■ YOUR INSTRUCTIONS
Print the entire listing. Each line must match the original exactly.

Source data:
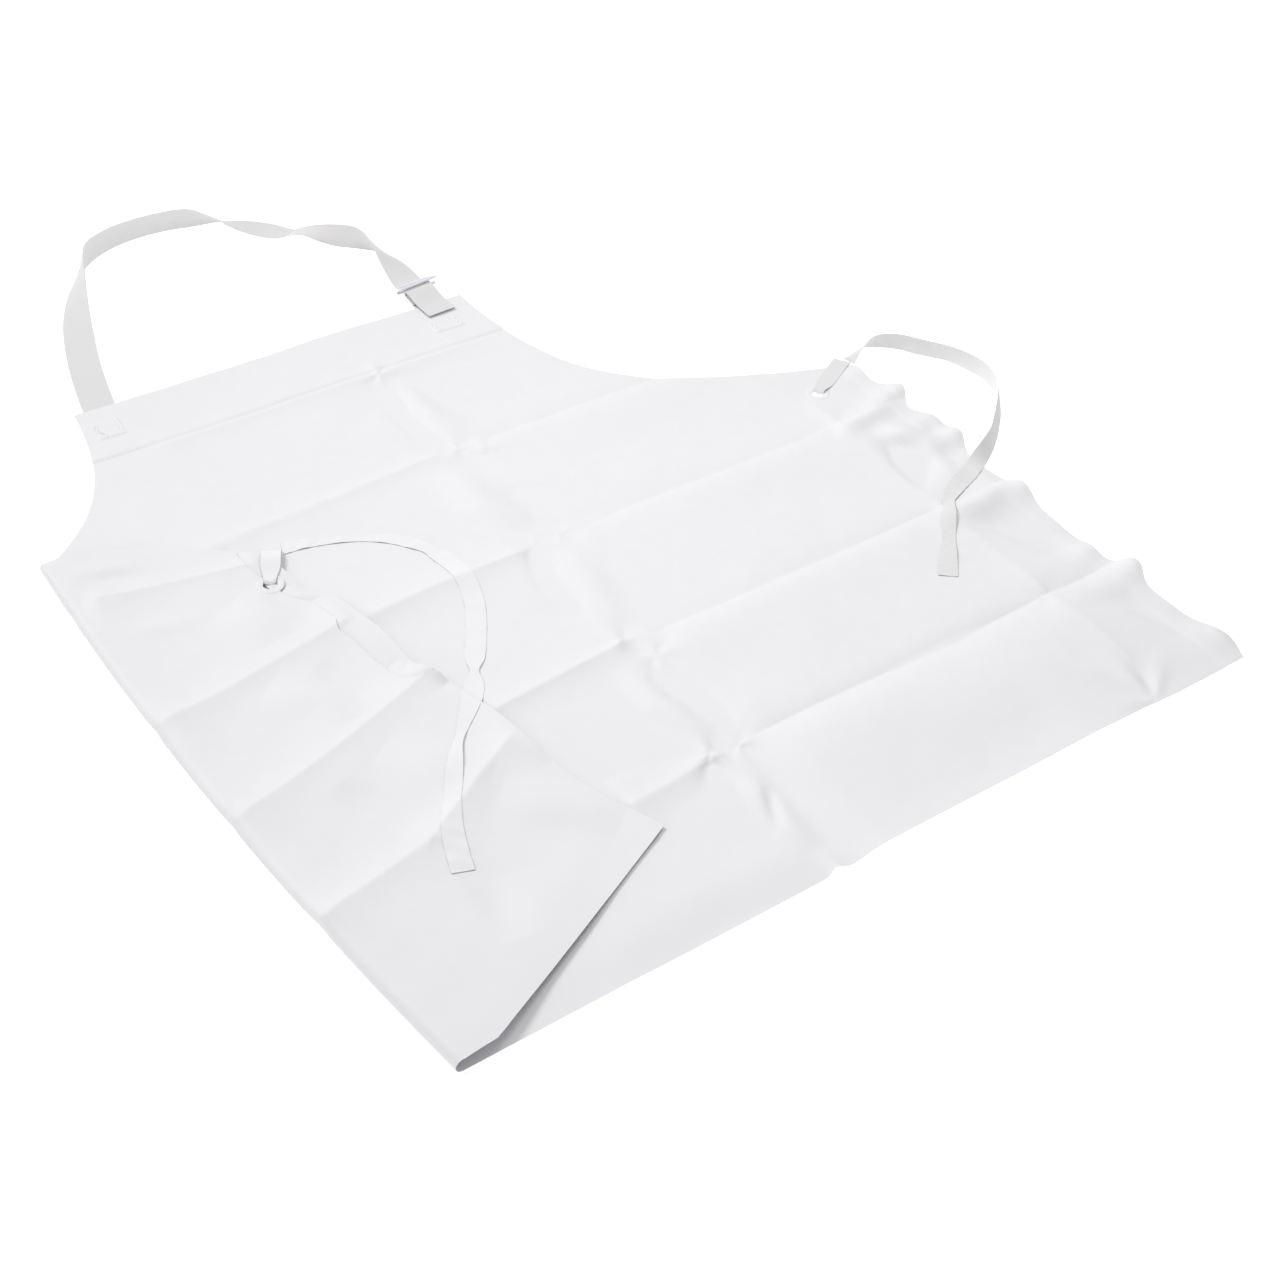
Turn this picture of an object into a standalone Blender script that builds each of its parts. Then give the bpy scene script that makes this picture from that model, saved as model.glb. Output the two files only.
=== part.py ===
"""Butcher's apron, waterproof coated cloth, lying on a table with its left side turned over.

Model space: metres, +Z up, +X across the apron, +Y from the skirt's hem to the bib.
The apron's own middle (centre line, half its length) is at MIDDLE, so that the
whole object's box stands centred on the origin.
"""
import math

import bmesh
import bpy
from mathutils import Matrix, Vector

MM = 0.001

# --- driving dimensions -------------------------------------------------------------
LENGTH = 1067 * MM          # bib edge to skirt hem, 42 in
WIDTH = 1232 * MM           # across the opened skirt, 48.5 in
BIB_WIDTH = 532 * MM        # top edge of the bib
WAIST = 112 * MM            # height of the waist corners above half length
FOLD_TOP = (-391 * MM, 264 * MM)
FOLD_BOTTOM = (-294 * MM, -LENGTH / 2)
FOLD_BOW = 16 * MM          # how far the fold swells outside its chord
FOLD_RADIUS = 7 * MM        # outer radius of the rolled fold
HINGE_HEIGHT = 13.6 * MM    # of the line about which the turned-over side opens
CLOTH = 0.8 * MM            # plate that stands for the coated cloth
GAP = 0.3 * MM              # between pieces that touch
STRAP_WIDTH = 40 * MM
STRAP_THICK = 1.0 * MM
TIE_WIDTH = 22 * MM
TIE_THICK = 0.8 * MM
HEM_DEPTH = 104 * MM        # turned hem along the bib
TAPE_WIDTH = 22 * MM        # edge tape on the skirt's sides
EYELET_HOLE = 9 * MM        # radii
EYELET_RING = 15 * MM
EYELET_RIGHT = (536 * MM, 85 * MM)
EYELET_LEFT = (-187 * MM, 108 * MM)
BUCKLE_AT = (220 * MM, 562 * MM)      # middle of the bar that the anchor strap holds
BUCKLE_SIZE = (50 * MM, 25 * MM, 4.4 * MM)
BUCKLE_RAIL = 4 * MM
BUCKLE_HEIGHT = 6.75 * MM             # of its middle plane above the table
ROD_RADIUS = 1.4 * MM
ROD_LENGTH = 57 * MM

RAISED_BIB = STRAP_THICK + GAP + CLOTH + GAP     # the bib lies on strap ends and hem
RAISED_SIDE = CLOTH + GAP                        # the right side lies on its edge tape
MIDDLE = Vector((-112.6 * MM, -191.5 * MM, 0.0))

# Neck strap, from its welded end under the bib, round the neck loop, into the buckle
# and out to its free end: x, y, height of the centre line (all mm) and tilt in degrees,
# negative where the edge nearer the loop's inside stands up.
NECK_ROUTE = [
    (-237, 462, 0.6, 0), (-236, 500, 0.6, 0), (-235, 536, 0.7, 0), (-229, 585, 2.0, -3),
    (-221, 635, 3.1, -6), (-208, 695, 4.9, -10), (-191, 757, 10.2, -26), (-167, 820, 16.8, -50),
    (-141, 868, 20.4, -76), (-106, 895, 20.2, -74), (-66, 907, 19.8, -70), (-22, 908, 19.6, -68),
    (20, 899, 19.2, -66), (54, 884, 14, -38), (84, 864, 5.8, -12), (110, 838, 2.4, -3),
    (132, 802, 6, -13), (150, 770, 17, -52), (174, 742, 20.4, -76), (199, 718, 20.5, -78),
    (213, 694, 19, -62), (219, 665, 14, -38), (220, 636, 7.4, -17), (220, 610, 2.2, -3),
    (220, 597, 1.1, 0), (220, 586, 1.5, 0), (220, 580.5, 2.0, 0), (220, 577.8, 4.2, 0),
    (220, 577.2, 8.4, 0), (220, 575.2, 10.9, 0), (220, 571.5, 11.6, 0), (220, 565, 11.7, 0),
    (220, 557, 11.2, 0), (220.5, 545, 8.6, 0), (221.5, 531, 5.9, 0), (223, 517, 4.9, 0),
    (224, 503, 4.6, 0),
]

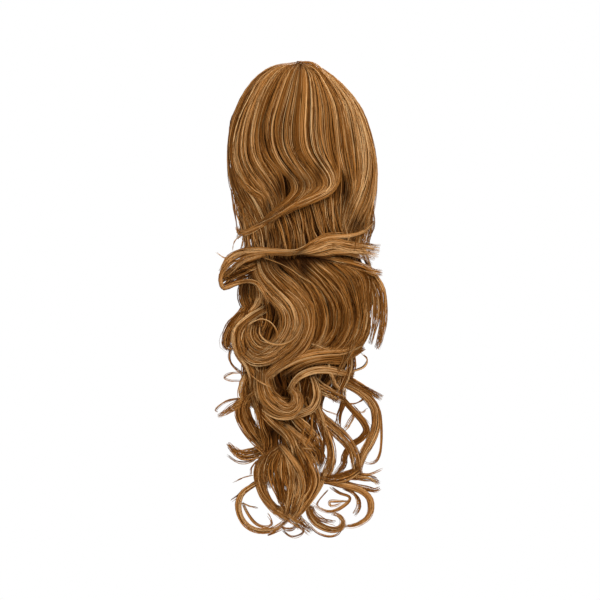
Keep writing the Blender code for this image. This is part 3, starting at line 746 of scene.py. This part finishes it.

■ SOLUTION
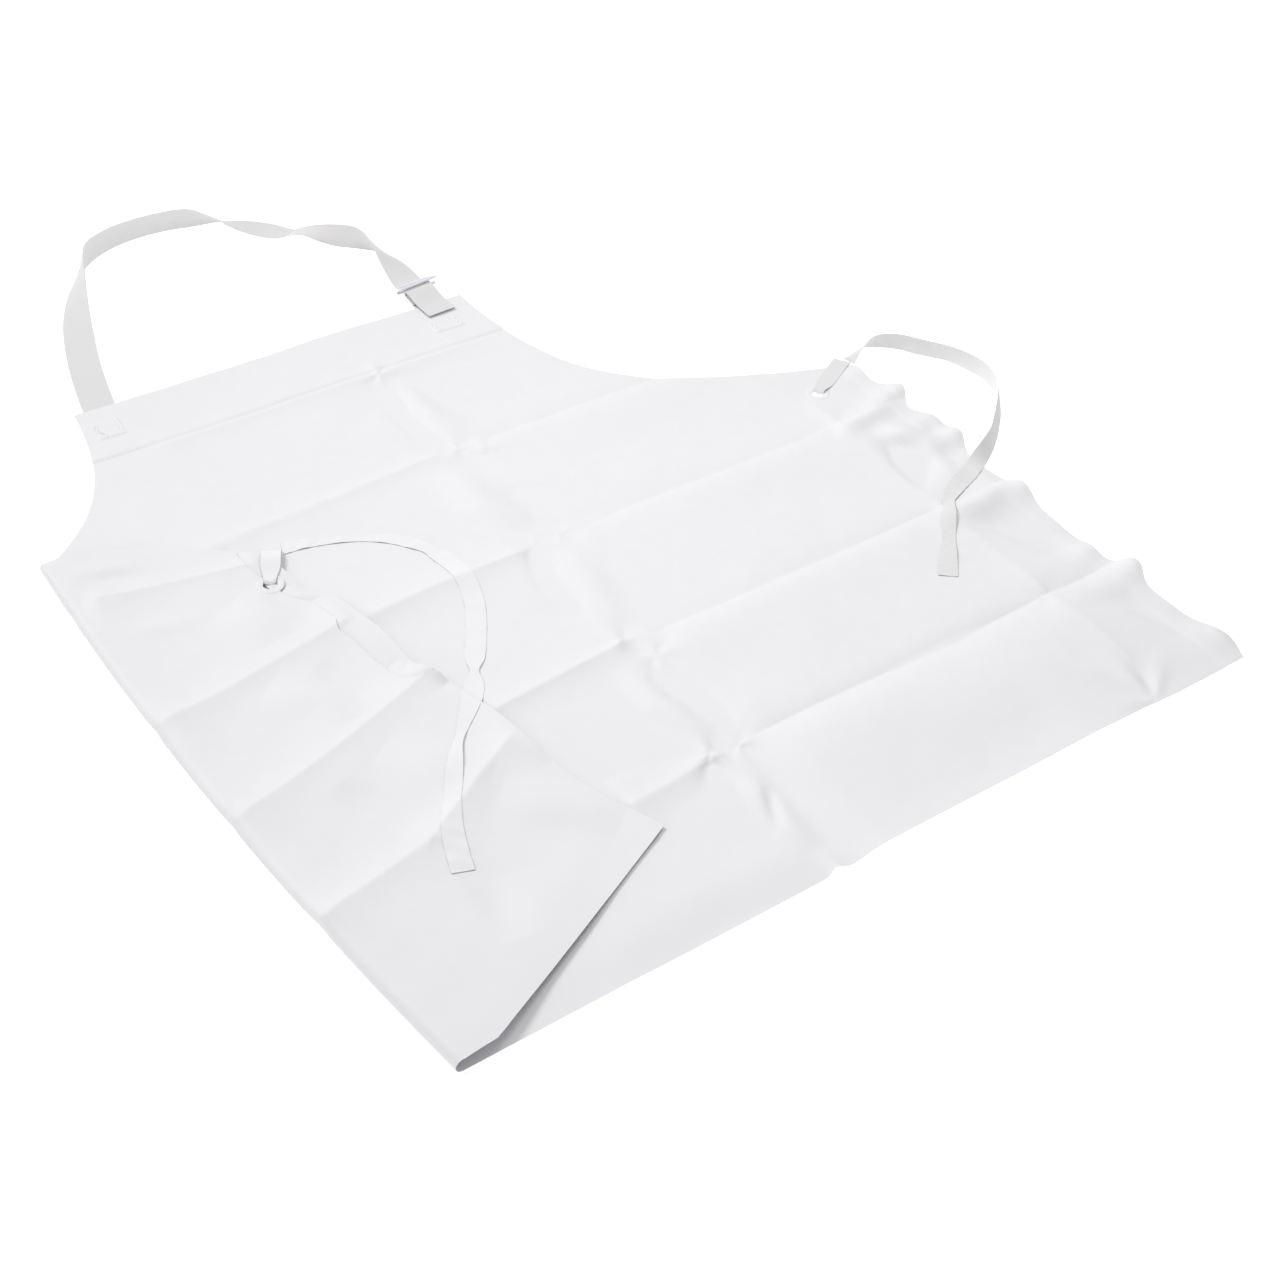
Turn this picture of an object into a standalone Blender script that builds each of its parts. Then give the bpy scene script that makes this picture from that model, saved as model.glb. Output the two files only.
=== part.py ===
"""Butcher's apron, waterproof coated cloth, lying on a table with its left side turned over.

Model space: metres, +Z up, +X across the apron, +Y from the skirt's hem to the bib.
The apron's own middle (centre line, half its length) is at MIDDLE, so that the
whole object's box stands centred on the origin.
"""
import math

import bmesh
import bpy
from mathutils import Matrix, Vector

MM = 0.001

# --- driving dimensions -------------------------------------------------------------
LENGTH = 1067 * MM          # bib edge to skirt hem, 42 in
WIDTH = 1232 * MM           # across the opened skirt, 48.5 in
BIB_WIDTH = 532 * MM        # top edge of the bib
WAIST = 112 * MM            # height of the waist corners above half length
FOLD_TOP = (-391 * MM, 264 * MM)
FOLD_BOTTOM = (-294 * MM, -LENGTH / 2)
FOLD_BOW = 16 * MM          # how far the fold swells outside its chord
FOLD_RADIUS = 7 * MM        # outer radius of the rolled fold
HINGE_HEIGHT = 13.6 * MM    # of the line about which the turned-over side opens
CLOTH = 0.8 * MM            # plate that stands for the coated cloth
GAP = 0.3 * MM              # between pieces that touch
STRAP_WIDTH = 40 * MM
STRAP_THICK = 1.0 * MM
TIE_WIDTH = 22 * MM
TIE_THICK = 0.8 * MM
HEM_DEPTH = 104 * MM        # turned hem along the bib
TAPE_WIDTH = 22 * MM        # edge tape on the skirt's sides
EYELET_HOLE = 9 * MM        # radii
EYELET_RING = 15 * MM
EYELET_RIGHT = (536 * MM, 85 * MM)
EYELET_LEFT = (-187 * MM, 108 * MM)
BUCKLE_AT = (220 * MM, 562 * MM)      # middle of the bar that the anchor strap holds
BUCKLE_SIZE = (50 * MM, 25 * MM, 4.4 * MM)
BUCKLE_RAIL = 4 * MM
BUCKLE_HEIGHT = 6.75 * MM             # of its middle plane above the table
ROD_RADIUS = 1.4 * MM
ROD_LENGTH = 57 * MM

RAISED_BIB = STRAP_THICK + GAP + CLOTH + GAP     # the bib lies on strap ends and hem
RAISED_SIDE = CLOTH + GAP                        # the right side lies on its edge tape
MIDDLE = Vector((-112.6 * MM, -191.5 * MM, 0.0))

# Neck strap, from its welded end under the bib, round the neck loop, into the buckle
# and out to its free end: x, y, height of the centre line (all mm) and tilt in degrees,
# negative where the edge nearer the loop's inside stands up.
NECK_ROUTE = [
    (-237, 462, 0.6, 0), (-236, 500, 0.6, 0), (-235, 536, 0.7, 0), (-229, 585, 2.0, -3),
    (-221, 635, 3.1, -6), (-208, 695, 4.9, -10), (-191, 757, 10.2, -26), (-167, 820, 16.8, -50),
    (-141, 868, 20.4, -76), (-106, 895, 20.2, -74), (-66, 907, 19.8, -70), (-22, 908, 19.6, -68),
    (20, 899, 19.2, -66), (54, 884, 14, -38), (84, 864, 5.8, -12), (110, 838, 2.4, -3),
    (132, 802, 6, -13), (150, 770, 17, -52), (174, 742, 20.4, -76), (199, 718, 20.5, -78),
    (213, 694, 19, -62), (219, 665, 14, -38), (220, 636, 7.4, -17), (220, 610, 2.2, -3),
    (220, 597, 1.1, 0), (220, 586, 1.5, 0), (220, 580.5, 2.0, 0), (220, 577.8, 4.2, 0),
    (220, 577.2, 8.4, 0), (220, 575.2, 10.9, 0), (220, 571.5, 11.6, 0), (220, 565, 11.7, 0),
    (220, 557, 11.2, 0), (220.5, 545, 8.6, 0), (221.5, 531, 5.9, 0), (223, 517, 4.9, 0),
    (224, 503, 4.6, 0),
]

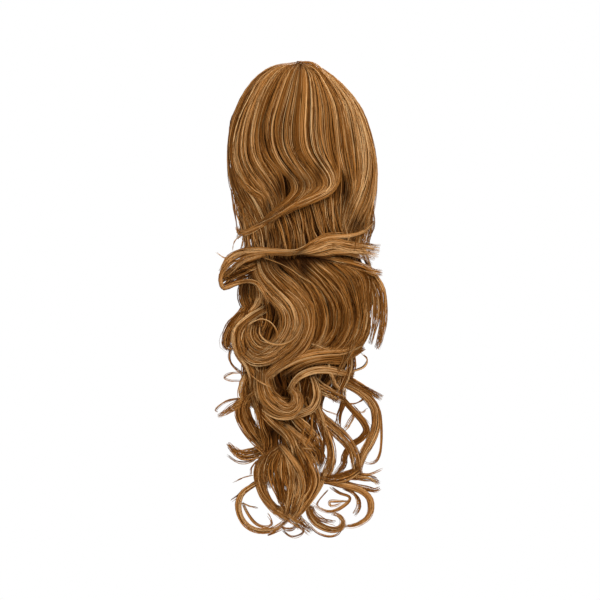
Keep writing the Blender code for this image. This is part 3, starting at line 746 of scene.py. This part finishes it.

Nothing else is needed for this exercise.